Thursday, 27 December 2012

The Pirate's Lady by Julia Knight

The Pirate's Lady (2012)
Julia Knight
Grade: C++
Genre: ship, historical romance
Sex scenes: almost non-existant
Source: NetGalley

The brilliant, uncatchable Van Gast only wants one thing: Joshing Josie. He loves her with every fibre of his being and almost had her, but fate intervened and he’s been chasing her ever since. When Josie comes to save him during a twist and propositions him with a challenge that he can’t resist, Van Gast finds himself doing the chasing once again, hoping to catch the biggest prize of his life …

In Estovan, there are ten thousand gold sharks on Van Gast’s head and looking for a crew isn’t going to be easy when potential crewmates could make so much more simply by turning him in. He leaves it to his friend Holden to put together a crew that are lured more by the chance to work with the infamous Van Gast than the thought of all that money, while he tries to catch up with Josie long enough to discover what on earth she’s planning.

This is going to be a twist like no other twist that Van Gast has ever taken part in before, partly because he doesn’t know the complete details of the twist itself.
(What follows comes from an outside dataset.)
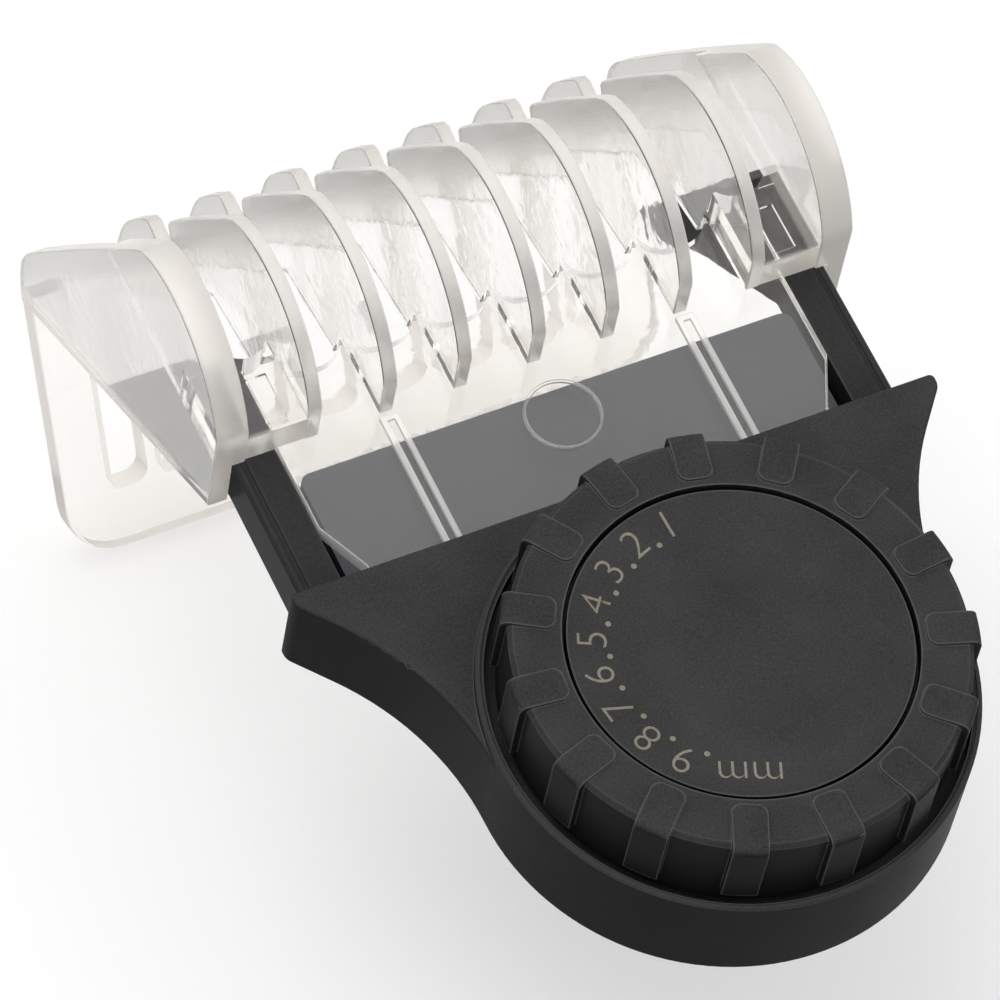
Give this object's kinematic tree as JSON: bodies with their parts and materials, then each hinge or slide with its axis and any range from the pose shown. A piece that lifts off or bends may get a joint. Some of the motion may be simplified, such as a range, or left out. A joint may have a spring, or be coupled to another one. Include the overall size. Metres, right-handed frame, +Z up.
{
  "type": "hair clipper guide comb",
  "caption": "Clear adjustable guide comb with curved fins and a slotted front flap, sliding from a black carriage with a numbered dial.",
  "frame": {"origin": "on the dial's axis, in the plane of the carriage's underside", "axes": "+X across the comb, +Y the way the comb slides out, +Z up along the dial's axis"},
  "size_m": [0.0482, 0.0763, 0.05],
  "materials": {
    "black_shell": "fine matte texture",
    "black_base": "smooth satin",
    "black_arm": "smooth satin",
    "black_dial": "fine matte texture",
    "black_cap": "fine matte texture, printed numbers",
    "clear_comb": "clear, polished",
    "white_gear": "natural acetal",
    "steel": "plated steel",
    "brass": "turned"
  },
  "bodies": {
    "carriage": {"housing_shell": "black_shell", "base_plate": "black_base", "guide_arm_right": "black_arm", "guide_arm_left": "black_arm", "base_screw_1": "steel", "base_screw_2": "steel", "base_screw_3": "steel", "base_screw_4": "steel", "pivot_bush": "brass", "spring_washer": "steel", "stop_pin": "steel", "thrust_washer": "steel", "pivot_screw": "steel"},
    "dial": {"dial_knob": "black_dial", "dial_cap": "black_cap", "dial_pinion": "white_gear"},
    "comb": {"comb_plate": "clear_comb", "comb_tooth_1": "clear_comb", "comb_tooth_2": "clear_comb", "comb_tooth_3": "clear_comb", "comb_tooth_4": "clear_comb", "comb_tooth_5": "clear_comb", "comb_tooth_6": "clear_comb", "comb_tooth_7": "clear_comb", "comb_cheek_right": "clear_comb", "comb_cheek_left": "clear_comb", "comb_flap": "clear_comb", "drive_rack": "white_gear", "rack_stud_1": "white_gear", "rack_stud_2": "white_gear"}
  },
  "joints": [
    {"name": "dial_turn", "type": "hinge", "parent": "carriage", "child": "dial", "pos_m": [0, 0, 0.006], "axis": [0, 0, 1], "range_deg": [-127.33, 0]},
    {"name": "comb_slide", "type": "slide", "parent": "carriage", "child": "comb", "axis": [0, 1, 0], "range_m": [0, 0.008]}
  ],
  "couplings": [
    {"joint": "dial_turn", "follows": "comb_slide", "rad_per_m": -277.78}
  ]
}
It seems that Josie is keeping most of the information close to her heart and only letting Van Gast know what is necessary, even when it means that he has to get caught as part of her grand plan …

I was so unbelievably confused by this book, but managed to muddle through. I had no idea that this was the second book in the series, but once you start reading, there’s no way that you can miss it. A good author would have gently introduced a new reader into the lingo, characters, way of life and background so that skipping over book one wouldn’t have been too much of a tragedy, and this is where Ms Knight definitely lacked. In this case, missing out book one could be your downfall and I can imagine that many readers who don’t know that this is part of a series would put the book down very early on just because it is so difficult to try and catch on and keep up. So if you want to read The Pirate’s Lady, then get your hands on Ten Ruby Trick first and tell me how you get on.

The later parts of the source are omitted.